Ashenheim, who headed the Jamaica Employers’ Federation, said: “Mr Stewart’s move is worthy of emulation by others and we do hope his efforts will receive the support of the small businessman by faithful application of the benefits flowing from the gesture.”

Dr Henry Lowe, at the time president and CEO of Blue Cross, wrote to Stewart saying: “I write to offer sincere congratulations to you for the tremendous initiative (The Butch Stewart Initiative), which has done so much, not only for the strengthening of our currency, but moreso, for the new feeling of hope and positive outlook which is now being experienced by all of us as Jamaicans.”

Custos Tomlinson sent a telegram to Stewart describing him as not only “a great son of the garden parish (St Ann), but also our beautiful country… You are the greatest.”

According to Hamilton, later the public defender: “…From the standpoint of the vast majority of Jamaicans who are feeling the full and frightening impact of the daily slide of dollar, the Butch Stewart Initiative could not have come at a better time.”

Disagreeing with the majority sentiment, general secretary of the Jamaica Vendors, Higglers and Market Association, Dunstan Whittingham commented: “Our position is not that we wouldn’t support the initiative in some way. But, in another way, we would not want to support it because it should have been introduced long ago… Paul Bogle would get up and walk if he knew that the two-dollar bill which carries his face couldn’t even buy a box drink for a young student.”

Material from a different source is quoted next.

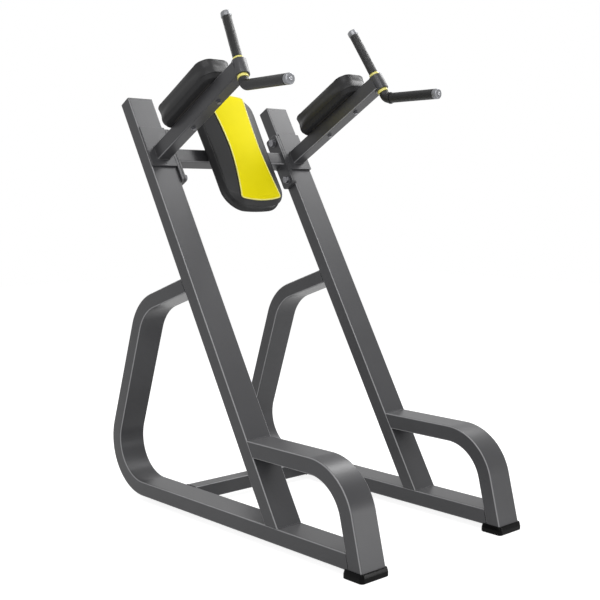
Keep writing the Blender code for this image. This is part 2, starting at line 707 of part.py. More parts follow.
def back_pad_half_width(z):
    """Half width of the back cushion: a slight waist at the middle and a slight taper."""
    share = (z - BACK_PAD_MIDDLE) / (BACK_PAD_TOP - BACK_PAD_BOTTOM) * 2
    return (BACK_PAD_HALF_WIDTH + BACK_PAD_TAPER * share
            - BACK_PAD_WAIST * math.cos(share) ** 2)


def panel_half_width(z):
    """Half width of the yellow panel: narrow at the waist and wide at both ends."""
    share = (z - BACK_PAD_MIDDLE) / (BACK_PAD_MIDDLE - PANEL_BOTTOM)
    return PANEL_WAIST + (PANEL_WIDE[share > 0] - PANEL_WAIST) * abs(share) ** 1.6


def panel_depth(z):
    """Depth of the panel's rim: the cushion's front is arched along its height."""
    share = (z - BACK_PAD_MIDDLE) / (BACK_PAD_MIDDLE - PANEL_BOTTOM)
    return BACK_PAD_FRONT - BACK_PAD_ARCH * share ** 2


def upright_ring(outline, depth):
    """An outline in the plane of the back rest. The depth in front of the uprights is a
    number or a function of the height."""
    return [Vector((x, -(depth(z) if callable(depth) else depth), z)) for x, z in outline]


def blended(first, second, share):
    """An outline part of the way from one outline to another."""
    return [(a[0] + (b[0] - a[0]) * share, a[1] + (b[1] - a[1]) * share)
            for a, b in zip(first, second)]


def crown_rings(panel, lift):
    """Rings of the crowned front inside the panel's outline, raised by a small lift."""
    spine = (PANEL_BOTTOM + PANEL_WAIST, PANEL_TOP - PANEL_WAIST)
    rings = []
    for factor in (1.0, 0.72, 0.36):
        swell = BACK_PAD_CROWN * (1 - factor ** 2) + lift
        rings.append(upright_ring(toward_spine(panel, factor, *spine),
                                  lambda z, swell=swell: panel_depth(z) + swell))
    return rings


def back_cushion(lean, vinyl, yellow):
    """Back cushion with a drawn-in side, a crease, a sloping band and the yellow panel."""
    body = cushion_outline(back_pad_half_width, BACK_PAD_BOTTOM, BACK_PAD_TOP,
                           BACK_PAD_BOTTOM_CORNER, BACK_PAD_TOP_CORNER)
    body = bowed(body, BACK_PAD_BOW, BACK_PAD_BOTTOM, BACK_PAD_TOP)
    panel = cushion_outline(panel_half_width, PANEL_BOTTOM, PANEL_TOP,
                            PANEL_CORNER, PANEL_CORNER)
    panel = bowed(panel, PANEL_BOW, PANEL_BOTTOM, PANEL_TOP)
    spine = (BACK_PAD_BOTTOM + BACK_PAD_HALF_WIDTH, BACK_PAD_TOP - BACK_PAD_HALF_WIDTH)
    back = BACK_PLATE_THICKNESS + PAD_BOARD + 2 * GAP
    rings = []
    # Share of the outline and share of the way from the board to the crease: widest near the
    # board, drawn in half way
    for factor, share in ((0.985, 0), (1.020, 0.12), (0.985, 0.55), (0.975, 0.90)):
        depth = back + (BACK_PAD_SHOULDER - back) * share
        rings.append(upright_ring(toward_spine(body, factor, *spine), depth))
    rings.append(upright_ring(blended(body, panel, 0.14), BACK_PAD_SHOULDER + 2 * GAP))
    rings += crown_rings(panel, 0)
    piece("back_pad", solid(rings), vinyl, lean, smooth=40)
    sheet = crown_rings(panel, GAP)[::-1] + crown_rings(panel, GAP + PANEL_THICKNESS)
    piece("back_pad_panel", solid(sheet), yellow, lean, smooth=40)
    return toward_spine(body, BOARD_SHARE, *spine)


def back_rest(lean, vinyl, yellow, wood, paint, steel):
    """The back cushion, its board, mounting plate and bolts."""
    outline = back_cushion(lean, vinyl, yellow)
    board = [upright_ring(outline, BACK_PLATE_THICKNESS + GAP),
             upright_ring(outline, BACK_PLATE_THICKNESS + GAP + PAD_BOARD)]
    ply = piece("back_pad_board", solid(board), wood, lean)
    thickness = BACK_PLATE_THICKNESS - GAP
    shape = moved(plate((*BACK_PLATE, thickness), ARM_PLATE_CORNER), turn=TO_BACK)
    mount = piece("back_pad_plate", solid(shape), paint, lean,
                  location=(0, -GAP - thickness / 2, ARM_HEIGHT))
    for side, sign in SIDES:
        for which, up in (("lower", -1), ("upper", 1)):
            spot = (sign * BACK_BOLT_X, 0, ARM_HEIGHT + up * BACK_BOLT_Z)
            shape = moved(bolt(PAD_BOLT, BACK_PLATE_THICKNESS + PAD_BOLT_GRIP), turn=TO_BACK)
            piece("back_pad_bolt_%s_%s" % (side, which), solid(shape), steel, lean,
                  location=spot, smooth=30)
            for target in (mount, ply):
                drill = solid(rod(PAD_HOLE_RADIUS, -2 * PAD_BOARD, 2 * PAD_BOARD))
                cut(target, "%s_hole_%s_%s" % (target.name, side, which), drill, location=spot,
                    rotation=(math.radians(90), 0, 0))


def handle(side, sign, lean, paint, plastic, steel, rubber, aluminium):
    """Sleeve, bushes and the swivelling handle of one arm."""
    hinge = empty(side + "_handle_axis", (sign * ARM_X, -HANDLE_REACH, ARM_HEIGHT),
                  (0, -sign * HANDLE_TILT, 0), lean)
    sleeve(side, hinge, paint)
    bush(side + "_upper_bush", hinge, plastic, 1)
    bush(side + "_lower_bush", hinge, plastic, -1)
    handle_bar(side, hinge, steel)
    upper_grip(side, hinge, rubber)
    lower_grip(side, hinge, rubber)
    end_caps(side, hinge, aluminium, steel)


def build():
    for old in list(bpy.data.objects):
        bpy.data.objects.remove(old)
    paint = finish("grey_powder_coat", (0.13, 0.13, 0.13), 0.40, 0.55)
    rubber = finish("black_rubber", (0.012, 0.012, 0.012), 0.35, 0.0)
    vinyl = finish("charcoal_vinyl", (0.045, 0.045, 0.045), 0.45, 0.0)
    yellow = finish("yellow_vinyl", (0.85, 0.75, 0.02), 0.45, 0.0)
    plastic = finish("yellow_bush_plastic", (0.85, 0.78, 0.20), 0.40, 0.0)
    wood = finish("plywood", (0.35, 0.24, 0.13), 0.70, 0.0)
    steel = finish("dark_steel", (0.10, 0.10, 0.11), 0.35, 0.9)
    aluminium = finish("turned_aluminium", (0.62, 0.63, 0.64), 0.25, 1.0)

    lean = empty("upright_frame", (0, UPRIGHT_FOOT_Y, BASE_TOP), (-UPRIGHT_LEAN, 0, 0))
    for side, sign in SIDES:
        side_frame(side, sign, paint, rubber)
        upright(side, sign, lean, paint)
        upright_cap(side, sign, lean, paint)
        side_plate(side, sign, lean, paint)
        side_plate_bolts(side, sign, lean, steel)
        arm_plate(side, sign, lean, paint)
        arm(side, sign, lean, paint)
        arm_pad(side, sign, lean, vinyl, wood)
        arm_pad_bolts(side, sign, lean, steel)
        handle(side, sign, lean, paint, plastic, steel, rubber, aluminium)

    inner_face = FRAME_X - TUBE_WIDTH / 2
    piece("floor_crossbar", solid(square_bar(inner_face - GAP)), paint,
          location=(0, FLOOR_BAR_Y, BASE_BOTTOM + SMALL_TUBE / 2))
    piece("upper_crossbar", solid(square_bar(inner_face - SIDE_PLATE_THICKNESS - GAP)), paint,
          lean, location=(0, SMALL_TUBE / 2, ARM_HEIGHT))
    back_rest(lean, vinyl, yellow, wood, paint, steel)


build()
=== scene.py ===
import math

import bmesh
import bpy
from mathutils import Matrix, Vector

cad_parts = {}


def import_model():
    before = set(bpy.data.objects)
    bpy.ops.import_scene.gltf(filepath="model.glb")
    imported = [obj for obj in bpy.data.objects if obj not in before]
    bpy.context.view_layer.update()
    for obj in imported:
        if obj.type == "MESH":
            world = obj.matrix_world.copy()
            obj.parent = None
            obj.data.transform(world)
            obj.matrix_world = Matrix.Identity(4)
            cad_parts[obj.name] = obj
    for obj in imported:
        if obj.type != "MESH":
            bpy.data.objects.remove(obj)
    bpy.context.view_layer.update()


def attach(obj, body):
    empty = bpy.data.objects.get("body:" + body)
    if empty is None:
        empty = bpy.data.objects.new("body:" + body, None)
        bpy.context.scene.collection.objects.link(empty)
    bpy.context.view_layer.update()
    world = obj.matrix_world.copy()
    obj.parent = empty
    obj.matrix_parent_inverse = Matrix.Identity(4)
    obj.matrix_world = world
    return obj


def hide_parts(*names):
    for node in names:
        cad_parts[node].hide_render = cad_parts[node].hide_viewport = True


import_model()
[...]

Writing on behalf of the students of the Christiana Moravian Primary School in Manchester, young Kadie Sinclair told Stewart: “We would like to thank you and also congratulate you for being successful in stabilising the Jamaican dollar. This is very beneficial to us Jamaicans as we can pay for certain items. The prices may not have dropped drastically, but at least it has made things easier on our parents…”.